Marijuana Has Historically Resulted in Zero Deaths
The thing that's never fun about starting to dabble in the world of drug culture, is the constant threat of horrifying Tarantino style overdose death. No bro wants to go out like that! PCP makes people tear their clothes off and hallucinate passed the point of insanity. It typically ends with one of three things--death, a solid taserin' or death by way of a solid taserin'. Marijuana on the other hand has resulted in absolutely zero deaths... but you must take in to account that patchouli may or may not give our hippie bros invulnerability.
The Trapped Chilean Miners Were Provided With Marijuana
If you've been accidentally trapped in a subterranean nightmare, you will probably wanna have something to calm your nerves. And you would probably be super pissed if somebody lowered you down a glass of warm milk to help you try to relax. The trapped Chilean miners had weed and porn dropped down to them while they were trapped. This created resentment because apparently some of our underground bros are serious bogarts!
BBC Staffers Openly Smoked Pot In The 60's and 70's
The 1960's and 70's were some seriously weird times in bro history. Nowhere was weirder than England, due to a huge abundance of Austin-Powers-like bros runnin' around shaggin' and gettin' down. The weirdness even penetrated the extremely serious television organization known as the BBC, where they were said to openly smoke down before broadcasts of news programs and even children's programs.
There Are 4 People in The U.S. That Legally Get Weed Mailed To Them By The Federal Government
There are some very talented bros in the ways of discovering and utilizing government loopholes. They might be for taxes, they might be for student loans. Whatever it is, it's not that unusual to find something that gives you the fat hookup courtesy of good ole' Uncle Sam. Hell, there's even 4 people that get their stash mailed right to them courtesy of the Red, White and Blue!
Shipping Weed in The Mail Has Increased by 400 Percent
We live in such a digital age, that it's hard for some bros to even remember what the hell the U.S. Mail is. Well, now there's a new reason to make sure you sift through the sea of coupons, bills and other bummers that are typically found in a mailbox. Since 2007, there has been a 400 percent increase in the amount of marijuana being shipped via snail mail. You're iPhone will never be that cool.

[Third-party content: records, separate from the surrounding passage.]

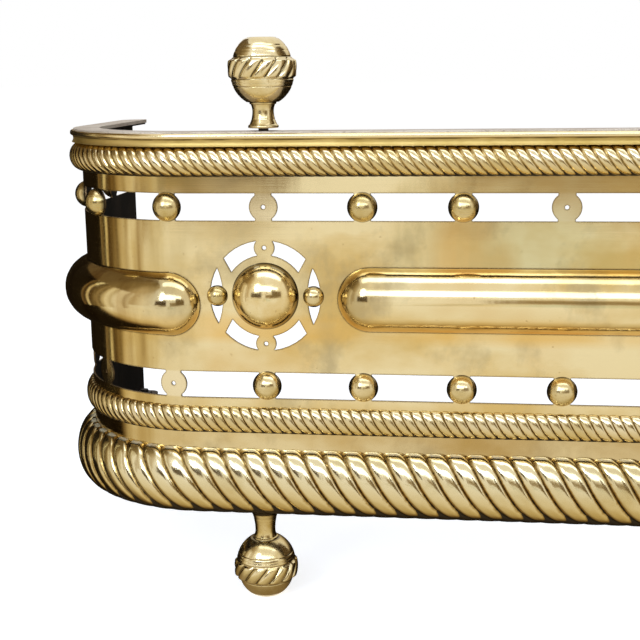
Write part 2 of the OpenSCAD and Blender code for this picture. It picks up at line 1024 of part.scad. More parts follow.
// A round-headed screw from under a flange, whose lower face is at z, up into
// a bar of thickness bar_t
module screw(z, bar_t) {
    head_h = screw_head_d * 0.35;
    translate([0, 0, z])
        rotate_extrude($fn = small_fn) {
            translate([0, -head_h / 4])
                square([screw_d / 2, head_h / 4 + sheet_t + bar_t - screw_skin]);
            mirror([0, 1])
                cap_section(screw_head_d / 2, head_h);
        }
}

module rail_screws() {
    color(iron)
        screw_places()
            screw(rail_z - sheet_t, rail_t);
}

module base_screws() {
    color(black)
        screw_places()
            screw(base_bar_z - sheet_t, base_bar_t);
}

fret_sheet();
top_rail();
rail_nosing();
upper_rope();
lower_rope();
base_rope();
base_bar();
dome_left();
dome_right();
upper_studs();
lower_studs();
roundel_studs();
finial_left();
finial_right();
finial_stud_left();
finial_stud_right();
front_foot_left();
front_foot_right();
rear_foot_left();
rear_foot_right();
front_foot_stud_left();
front_foot_stud_right();
rear_foot_stud_left();
rear_foot_stud_right();
rail_nuts();
base_nuts();
foot_spacers();
rail_screws();
base_screws();
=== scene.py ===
"""Looks of the brass fire fender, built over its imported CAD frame.

Pieces are written in millimetres in the row frame, and turned into metres
when their mesh is made.  Distances p along the face start at the middle of
the front, and off is measured outwards from the sheet's face.  Materials,
the stage and the lamps are written in metres.
"""

import math
from functools import cached_property

import bpy
import numpy as np
from mathutils import Matrix, Vector


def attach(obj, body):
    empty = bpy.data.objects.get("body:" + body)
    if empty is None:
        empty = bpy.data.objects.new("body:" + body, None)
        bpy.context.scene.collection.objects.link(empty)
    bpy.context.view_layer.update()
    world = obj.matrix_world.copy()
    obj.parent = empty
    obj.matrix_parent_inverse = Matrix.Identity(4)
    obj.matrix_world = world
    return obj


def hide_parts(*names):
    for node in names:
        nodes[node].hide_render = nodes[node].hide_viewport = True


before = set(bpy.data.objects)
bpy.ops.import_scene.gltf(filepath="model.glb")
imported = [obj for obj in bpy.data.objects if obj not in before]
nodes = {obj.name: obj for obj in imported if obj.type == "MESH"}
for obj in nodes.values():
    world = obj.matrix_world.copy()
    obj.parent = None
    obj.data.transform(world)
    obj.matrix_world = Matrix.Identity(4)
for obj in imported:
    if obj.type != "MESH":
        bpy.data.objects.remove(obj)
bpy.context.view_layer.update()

MM = 0.001

# -------------------------------------------------- sizes, in millimetres

# plan of the sheet's face, and the gap that the mouldings keep from it
HALF_FRONT = 492.7
CORNER_R = 97.0
ARC = CORNER_R * math.pi / 2
RETURN = 111.0
HALF_LEN = HALF_FRONT + ARC + RETURN
FRONT_Y = -95.75
SHEET_THICKNESS = 1.2
SEAT = 0.2
# longest step of a moulding's back, so that it stays clear in the corners
BACK_STEP = 5.0

# places of the finials and feet, and the bore for their stud
ROUNDEL_X = 444.5
FOOT_X = 449.5
REAR_FOOT_X = 581.7
REAR_FOOT_Y = 89.25
ROD_INSET = 8.0
FINIAL_Z = 315.97
FINIAL_H = 56.2
FOOT_H = 60.4
ROD_HOLE_R = 3.3
BORE = 24.0

# a finial or foot, measured from its flat end: balls as (radius, height of
# the centre), and the heights of the gadroon band and of the shoulder
LOWER_BALL = (18.79, 16.38)
UPPER_BALL = (20.11, 22.68)
BAND = (21.9, 19.03)
BAND_FROM, BAND_TO = 12.4, 25.6
SHOULDER = 40.28
SCORED = BAND_TO + 4.8
FLAT_R = 9.2
WAIST_R = 6.8
COLLAR_R = 9.7
GADROONS = 14
GADROON_TWIST = 1.1
GADROON_DEPTH = 1.9
TURNED_SEGMENTS = 216

# ------------------------------------------ places on the brass, in metres

LUG_ROWS = ((0.140, 0.1575), (0.2575, 0.275))
PLAIN_BAND = (0.100, 0.1165)
PLAIN_BAND_DARK_X = (-0.43, -0.30)
UNDER_BULGES = (0.179, 0.196)
RUBBED_X = (-0.485, -0.41)
RUBBED_Z = (0.222, 0.25)
CORNER_X = (0.482, 0.515)
SIDE_X = (0.50, 0.57)
COVE_LINE = (0.3089, 0.3098)
COVE_TO_BEAD = (0.3097, 0.3104)
POLISH_LINE = 0.105

# ---------------------------------------------------------------- colours

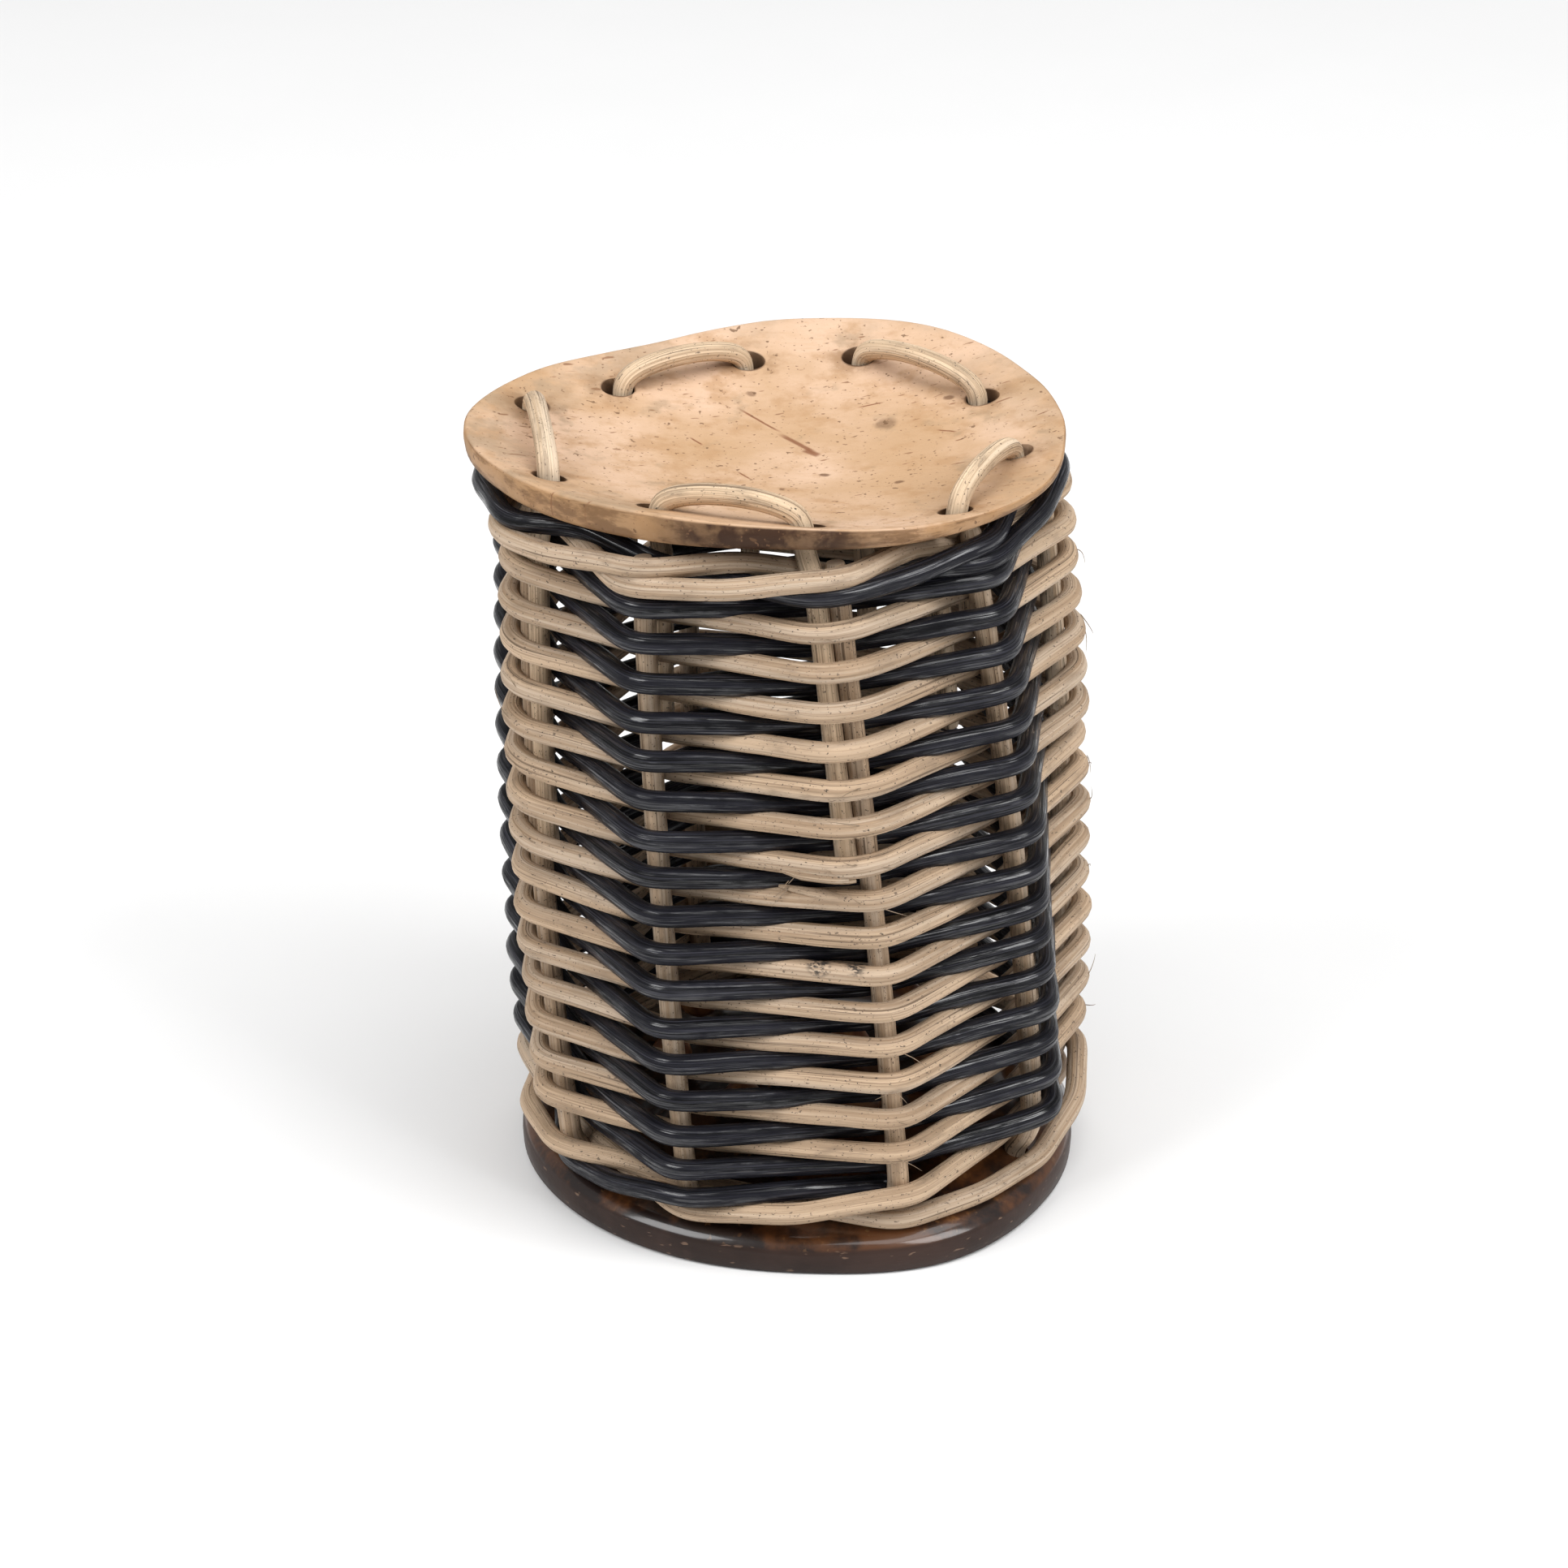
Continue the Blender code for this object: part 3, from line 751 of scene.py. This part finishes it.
def wale(name, rods, wale_shape, finishes):
    rng = np.random.default_rng(len(name) + len(rods))
    for colour, strokes in rods:
        points = wale_stroke(*strokes[0], wale_shape)
        for stroke in strokes[1:]:
            points.extend(wale_stroke(*stroke, wale_shape)[1:])
        line = even_line(soft_line(points, 2.2), SECTION_STEP)
        line = wavering(line, rng, 0.15, 0.15)
        shade = colour.split("_")[0]
        thick = WEAVER_THICK * fullness(line)
        piece = cane_mesh(f"{name}_rod_{colour}", line, thick, rng)
        dress(piece, finishes[shade], f"{shade}_cane", f"{name}_{colour}")


def stake_line(index):
    heights = [7.0, 9.0, 11.5, 20.0, 32.0, 44.0, 56.0, 68.0, 80.0, 92.0, 103.5]
    return [at_stake(index, 0.0, 0.0, height) for height in heights]


def stake_pair(number, finish):
    left, right = 2 * number, 2 * number + 1
    corners = []
    for index, towards in ((left, 1.0), (right, -1.0)):
        low = [at_stake(index, 0.0, 0.0, 3.4)]
        low.append(at_stake(index, -0.1, towards * 0.6, 2.3))
        low.append(at_stake(index, -0.3, towards * 1.9, 1.9))
        corners.append(low)
    points = list(reversed(stake_line(left))) + corners[0]
    points += list(reversed(corners[1])) + stake_line(right)
    rng = np.random.default_rng(40 + number)
    line = even_line(soft_line(points, 0.7), SECTION_STEP)
    piece = cane_mesh(f"stake_pair_cane_{number + 1}", line, STAKE_THICK, rng)
    dress(piece, finish, "natural_cane", f"stake_pair_{number + 1}")


# Ends and fibres


def joined(name, pieces):
    """One object made of several canes."""
    shape = bmesh.new()
    for piece in pieces:
        shape.from_mesh(piece.data)
        bpy.data.objects.remove(piece)
    mesh = bpy.data.meshes.new(name)
    shape.to_mesh(mesh)
    shape.free()
    mesh.shade_smooth()
    obj = bpy.data.objects.new(name, mesh)
    bpy.context.scene.collection.objects.link(obj)
    return obj


def fibre(start, out, ahead, length, rng):
    """A thin fibre that stands off a cane and curls."""
    side = 1.0 if rng.random() < 0.5 else -1.0
    lift, curl = rng.uniform(-0.6, 0.6, 2)
    share = np.linspace(0.0, 1.0, 8)[:, None]
    line = start + length * (side * ahead * share + out * 0.25 * share * (1.3 - share))
    line[:, 2] += length * (lift * share + curl * share**2)[:, 0]
    return cane_mesh("fibre", line, FIBRE_THICK, rng, (0.0, length))


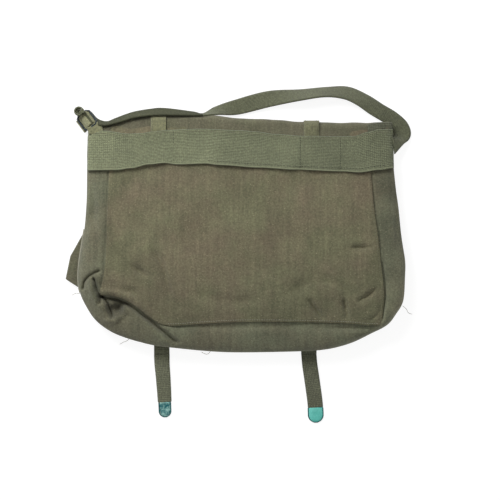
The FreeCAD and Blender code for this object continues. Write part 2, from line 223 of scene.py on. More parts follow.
def canvas(name, colour, aged, bottom_shade_factor=0.82, painted_light_patches=(), uv=False):
    """Cotton duck: plain weave, slubs, uneven dye, painted shade darkening it towards the base, and pale
    flecks.

    The listed round places (x, y, size in metres) have their colour multiplied by a factor: painted shade
    where it is under 1, a painted highlight where it is over 1.
    """
    g = Graph(name, 0.92, sheen=0.12)
    where = g.place(uv)
    warp = g.bands(where, CANVAS_THREAD, "X", 0.6)
    weft = g.bands(where, CANVAS_THREAD * 1.15, "Y", 0.6)
    weave = g.math("MAXIMUM", warp, weft)
    patches = g.ramp(g.noise(where, 17.0, 5.0, 0.6), ((0.38, colour), (0.62, aged)))
    cloud = g.ramp(g.noise(where, 31.0, 4.0), ((0.3, grey(0.84)), (0.72, grey(1.12))))
    tone = g.mix("MULTIPLY", 1.0, patches, cloud)
    lengthwise = g.node("ShaderNodeMapping")
    lengthwise.inputs["Scale"].default_value = (1.0, 0.06, 0.3)
    g.link(where, lengthwise.inputs["Vector"])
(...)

Weed Cannabinoids Can Be Found Naturally in a Set of Boobies
Just when you think a gorgeous set of bouncy bosoms couldn't be even a smidgen more packed with jiggly awesome, BroBible has found something else that will bring your appreciation to new levels. Cannabinoids, which give marijuana some of it's natural kick can actually be found in breast milk. This is why you never EVER smoke a bowl with a hippie sporting a milk-mustache!